El ojo y la lupa

Cromwell roba el protagonismo a Enrique VIII

Thomas Cromwell (1485-1540), secretario y virtual primer ministro de Enrique VIII, le ayudó a deshacerse, en sentido figurado, de su primera esposa (Catalina de Aragón) y, en sentido literal, de la segunda (Ana Bolena), decapitada en 1536 en la Torre de Londres por el mandoble certero de la afilada espada de un habilidoso verdugo francés. Él mismo no tuvo la misma fortuna cuando su cabeza, como consecuencia de sus errores en la elección de la cuarta esposa del rey (Ana de Cleves, que sucedió a la fallecida Jane Seymour), fue separada del resto de su cuerpo por un ejecutor chapucero que sólo pudo completar a la de tres su macabro trabajo.

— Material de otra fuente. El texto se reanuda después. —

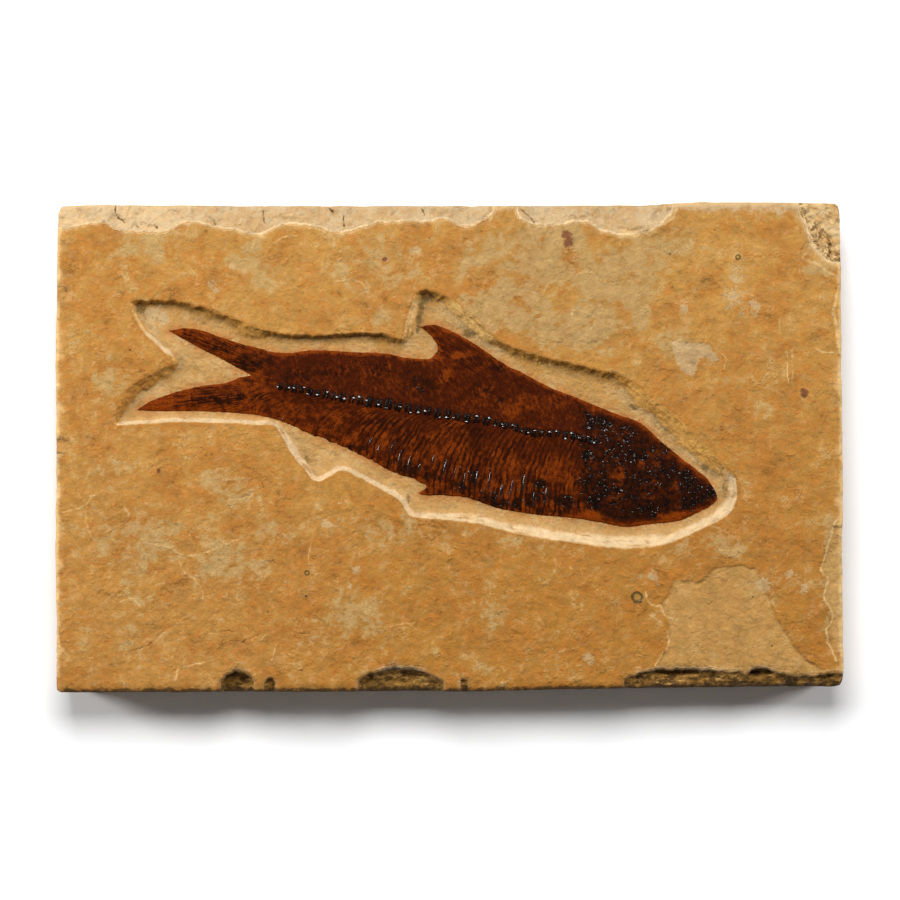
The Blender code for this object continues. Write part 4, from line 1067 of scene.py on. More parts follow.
class Limestone(Finish):
    """Iron-stained limestone: mottled skin, pale fresh breaks, fine beds down the sides."""

    def __init__(self, settings):
        super().__init__("iron_stained_limestone")
        self.settings = settings
        chipping, self.bed, self.leaf = self.attribute("kinds")
        self.khaki, self.stain, self.flake = self.attribute("tints")
        # The marks carry the cracks with the painted shade of the lower edge, and the pale lines with the
        # painted highlight of the arris.
        self.crack, self.pale, self.on_top = self.attribute("marks")
        self.wall, self.wall_pale, self.verge = self.attribute("trench")
        # In the trench the last channel carries the dirt and painted shade of its corners; outside it, the
        # pits of the crumbling corner.
        self.deep, self.streak, self.granular = self.attribute("cutting")

        self.patches = self.noise(6.0, 7.0, 0.68, 0.4)
        self.mottle = self.noise(1.7, 5.0, 0.65)
        self.grain = self.noise(0.42, 3.0, 0.65)
        self.streaks = self.noise(1.6, 6.0, 0.7, 0.6, self.stretched((2.4, 0.8, 1.0), -0.25))
        self.unevenness = [self.less_half(field) for field in (self.patches, self.mottle, self.grain)]
        self.along_x, self.along_y = self.place_along("X"), self.place_along("Y")

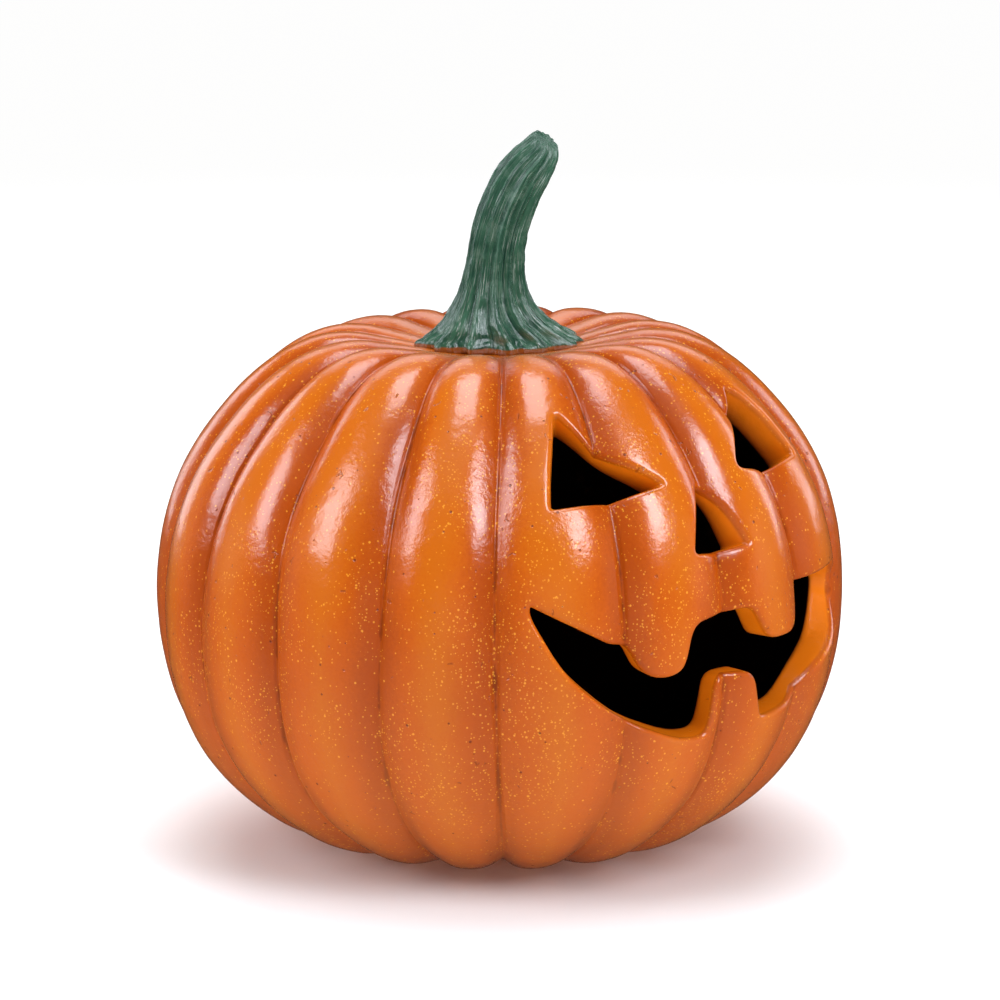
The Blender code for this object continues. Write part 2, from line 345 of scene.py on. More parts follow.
# true lengths on the body for a small step of the map, across and up
def mapScale(points):
    place = placeAt(points[:, 1])
    radius, _, nr, nz = crestAt(place)
    return np.stack([radius / body["mapRadius"], 1 / np.maximum(np.abs(nr), 0.2)], 1)


def offsetOutline(points, distance):
    scale = mapScale(points)
    real = (np.roll(points, -1, 0) - np.roll(points, 1, 0)) * scale
    real /= np.linalg.norm(real, axis=1)[:, None]
    outward = np.stack([real[:, 1], -real[:, 0]], 1)
    return points + outward * distance / scale


def segmentsOf(loops):
    return [(loop, np.roll(loop, -1, 0)) for loop in loops]


def distanceTo(points, loops):
    best = np.full(len(points), 1e9)
    scale = mapScale(points)
    for a, b in segmentsOf(loops):
        for start, finish in zip(a, b):
            d = (finish - start) * scale
            w = (points - start) * scale
            t = np.clip(np.sum(w * d, 1) / np.maximum(np.sum(d * d, 1), 1e-9), 0, 1)
            best = np.minimum(best, np.linalg.norm(w - d * t[:, None], axis=1))
    return best


def insideOf(points, starts, finishes):
    odd = np.zeros(len(points), bool)
    for (ax, ay), (bx, by) in zip(starts, finishes):
        crosses = (ay > points[:, 1]) != (by > points[:, 1])
        if ay != by:
            odd ^= crosses & (points[:, 0] < (bx - ax) * (points[:, 1] - ay) / (by - ay) + ax)
    return odd


def insideLoops(points, loops):
    odd = np.zeros(len(points), bool)
    for a, b in segmentsOf(loops):
        odd |= insideOf(points, a, b)
    return odd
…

La historia, y sobre todo el cine histórico, no han sido clementes con Cromwell, representado de forma simplista, como un individuo rastrero,  intrigante, corrupto y cruel al servicio de un monarca caprichoso e inconstante. La escritora británica Hilary Mantel considera, sin embargo, que "el señor secretario sigue lustroso, gordo y densamente inasequible, como una ciruela selecta en una tarta de Navidad". Y aclara en una nota al final de Una reina en el estrado, que ahora publica Destino en castellano: "Tengo la esperanza de proseguir en mis esfuerzos para desenterrarlo".

Mantel ha ganado dos veces el Man Booker, el premio literario más importante del Reino Unido, la primera de ellas imponiéndose a J. M, Coetzee. Y en ambos casos con la misma novela, o para ser exacto, con las dos primeras partes de una trilogía cuya última parte ya prepara. Esta es su receta: una prosa impecable, una investigación exhaustiva, una recreación de época precisa, una interiorización asombrosa y creíble de la corte de Enrique VIII, una arquitectura argumental sólida, una reflexión viva y profunda de la esencia del poder, y un protagonista fascinante sobre el que persisten tantas dudas como certezas. En suma, ha dado un empujón de gigante a la novela histórica, género hoy muy en boga, pero que con frecuencia cae en la vulgaridad y la mediocridad.

El gran mérito de Mantel es convertir a Enrique VIII en un secundario de Cromwell, que le roba el papel protagonista y que es presentado en Una reina en el estrado como una fusión de defectos y virtudes en la que destaca su talla de hombre de Estado al servicio de sus intereses personales, pero también de la modernización de Inglaterra. Eso sí, con métodos ajustados a su tiempo, adulando al rey, halagando u hostigando, según convenga, consciente de que toda su carrera ha sido "una educación en la hipocresía".

Además del rey, por el que Mantel muestra un desapego que roza el desprecio, Ana Bolena y su parentela, los Seymour —que llenaron con Jane el lecho vacío de Enrique—, la apartada y siempre digna Catalina de Aragón, su hija María, o los altos dignatarios de la corte tienen en Una reina en el estrado una entidad menor que Catalina o Tomas Moro en En la corte del lobo, la primera parte de la trilogía.

Su ascenso al poder de este abogado de baja extracción cuyo padre herrero le molía a palos cuando era niño, ya resultó increíble en una época en la que la aristocracia casi monopolizaba los altos cargos del Gobierno y de la Corte. Ese pecado original le convirtió siempre en un intruso en la corte y le ganó una legión de enemigos, incluso entre aquellos a quienes favoreció. Fue como si estuviera condenado de antemano, como si los buitres esperasen ávidos a que cometiera el primer error para echársele encima y sacarle los ojos a picotazos.

Era una época cruel, en la que la pena por alta traición, o lo que a Enrique VIII le interesaba que lo fuese, era ésta: "Para un hombre, ser colgado, descuartizado vivo y eviscerado; o para una mujer, ser quemada". Excepto que el rey se  mostrase clemente y permitiese la decapitación, como en los casos de Moro, Ana Bolena y el propio Cromwell. No obstante, Cromwell hace gala de no utilizar la tortura para arrancar las confesiones de los acusados de adulterio y traición junto a la reina. Le basta su prodigiosa memoria, su pericia de lettrado y sus dotes de psicólogo capaz siempre de encontrar el punto flaco de cada cual, aliado o adversario. Aunque a veces pincha en hueso, como cuando el hermano de Ana, George, acusado de ser su amante, le recuerda las víctimas del rey: varios consejeros de su padre, el duque de Buckingham, Wolsey, Moro... "Ahora", añade, "piensa matar a su esposa, y a la familia de ella (...) ¿Qué os hace pensar que en vuestro caso será diferente". No lo fue. Los detalles habrá que verlos en la última parte de la trilogía y probable tercer premio Man Booker para Mantel.